It has come to our attention over at Toy With Me that perhaps we do not talk about how much we like The Sex enough. This tickled my wee funny bone, because perhaps I haven’t conveyed properly that one of the things I like most in the world (besides Diet Coke and napping) is The Sex. It’s just not very interesting to say, “I like The Sex” for fifteen paragraphs, so I tend to mix it up with personal anecdotes. You see, Toy With Me-ers, Your Aunt Becky would have The Sex many times a day if given the opportunity.
Now that we’ve cleared that up, I’d like to get into the thick of it. This is a topic that we all can use a little refresher on, and hopefully a topic where we can all learn something from each other. Let’s talk about how to have better sex.

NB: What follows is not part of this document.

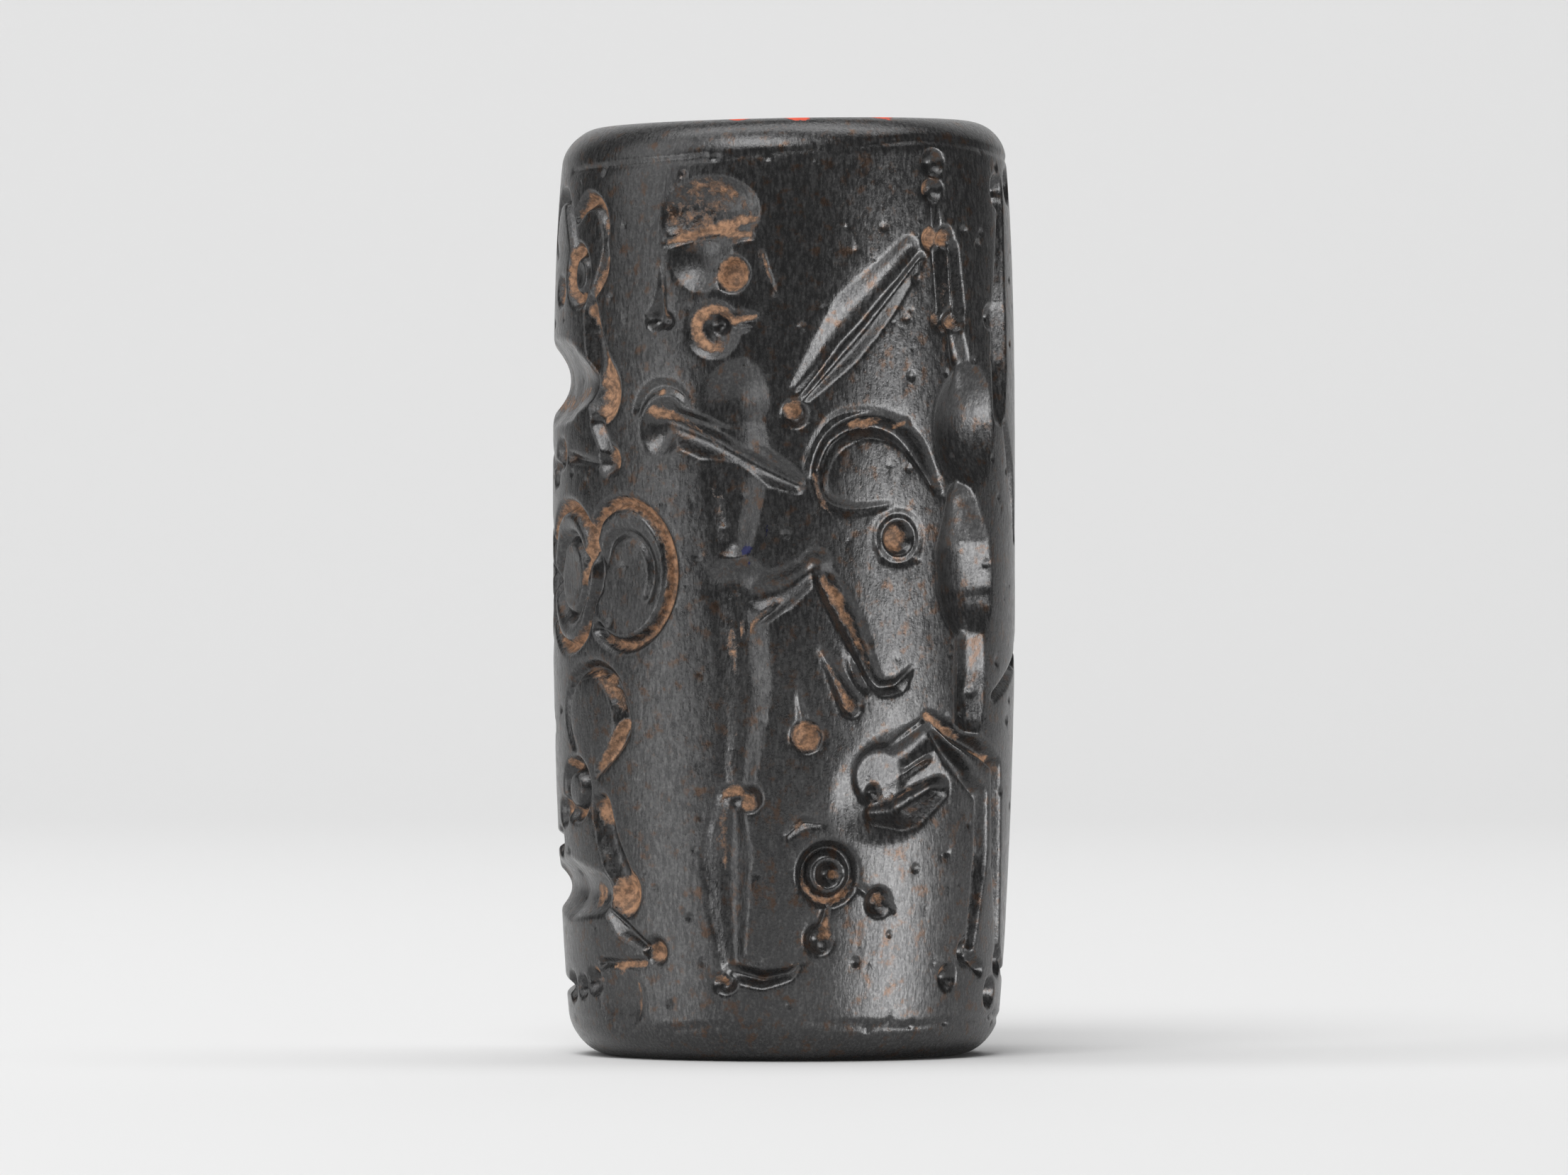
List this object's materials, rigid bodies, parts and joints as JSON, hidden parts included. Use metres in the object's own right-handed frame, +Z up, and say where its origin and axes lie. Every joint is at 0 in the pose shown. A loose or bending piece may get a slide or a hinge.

*Get into the mood. I know that most of the world doesn’t walk around with their sexual engines running high, ready to hump at any given moment and sometimes it takes a little preparation to get in the mood to have The Sex. That’s perfectly okay. There are plenty of things to get you into the mood, and you just have to find the things that work for you.
- Flip on a porn. Sometimes the very act of watching other people engaged in sexual activity will be enough to get you in the mood. If you’re not into the whole, “watching porn people” because it looks a little contrived (really, having sex with the pizza guy? AGAIN?), there’s always YouPorn, which has amateur porn. There’s plenty of gems in there.
- Slip into something more comfortable. Or…nothing at all. If that’s not going to help, or if wearing crotcheless underwear is going to make you feel like a royal asshole, don’t do it.
- Lock the damn door. Especially if you have kids. The last thing you need to be doing when you’re trying to get into the mood is to worry about Little Timmy wandering in, looking for a refill on his juice cup.
- Light some candles if you like that kind of thing, just don’t go burning your hair off or anything. Because there’s nothing sexy about singed hair. NOTHING.
- If you’re planning The Sex hours in advance, you can always send each other some dirty texts. Just make sure you have the right phone number. You don’t want to accidentally send Aunt Mildred a text that says, “I can’t wait to see your hot dick,” or something. Because that’s going to make Christmas WAY awkward this year.
*Learn your favorite sex positions. Now, like everything else with The Sex, favorite positions aren’t going to be a one size fits all sort of thing. Your Aunt Becky? Well, I don’t like to be on top. I know this dispels all myths of women everywhere, but it’s just not comfortable for me. I’m not very coordinated and I always end up falling off onto my ass which really is a mood-killer for us both. And really, if I’m not comfortable when I’m having The Sex, how could I possibly be enjoying it? (answer: I’m not). So forget what other people tell you that you “should” like, and try them all out for yourself. Find what works for you.
*Learn your sexual anatomy. Women can have what is called a “blended orgasm,” when they are stimulated via the g-spot AND the c-spot. Trust me when I tell you that you need to learn how to do this. Also, ladies, practice your Kegals. They’ll crank up your orgasms to mind-blowing.
Women (and men), there are many, many tutorials for how to give a better blow job, and I suggest you find one and learn all about it.
*Get over the idea that other people are having better sex than you. Because really, who gives a shit what other people are doing between the sheets? Unless, of course, they’re in bed WITH you. Keeping up with the Joneses should be kept out of your bedroom.
*Never be afraid to try something new. Variety in the bedroom should always be encouraged, so long as you feel comfortable with what you are doing. There are any number of new sex toys, lotions, potions, creams, outfits, and playthings that are constantly being released. Some of them you will hate. Some of them you may love. You won’t know until you try them.
That said: you should never, ever be pressured into trying something you’re not comfortable with in the bedroom. Ever. Sex should be full of the awesome and never, ever painful, humiliating or degrading. (unless it’s consensual of course)
*Confidence is sexy. Being confident in the bedroom, especially when you’re trying something new is kind of hard. I always fake it until I make it, because eventually, it pays off and I’ve forgotten why I felt so stupid in the first place. Sometimes, it’s easier to pretend to be someone else at first if you’re feeling a little silly about whatever it is you’re doing. Once you get into the throes of passion (I’ve always wanted to type that), you’ll stop feeling self-conscious. I think everyone feels a little silly sometimes. Sex is vulnerability at it’s finest, and sometimes you have to get out of your head to enjoy it. And you will.
*Be honest about what you want. This can be a tricky one to do, I know, because sometimes it’s a little embarrassing to be all, “I want you to mush my face and pull my hair,” but in the end, it’s the communication that will ultimately make your sex life better. It’s best to be satisfied and have the kind of sex that makes you fulfilled, isn’t it?
*Everyone feels self-conscious. Everyone looks weird at certain angles. It’s okay. You’re beautiful just how you are, and sex feels just as good no matter how wobbly your bits may be.
So, Toy With Me-ers, how do you propose that we have better sex? Certainly, you all must have some tips and pointers to share with us.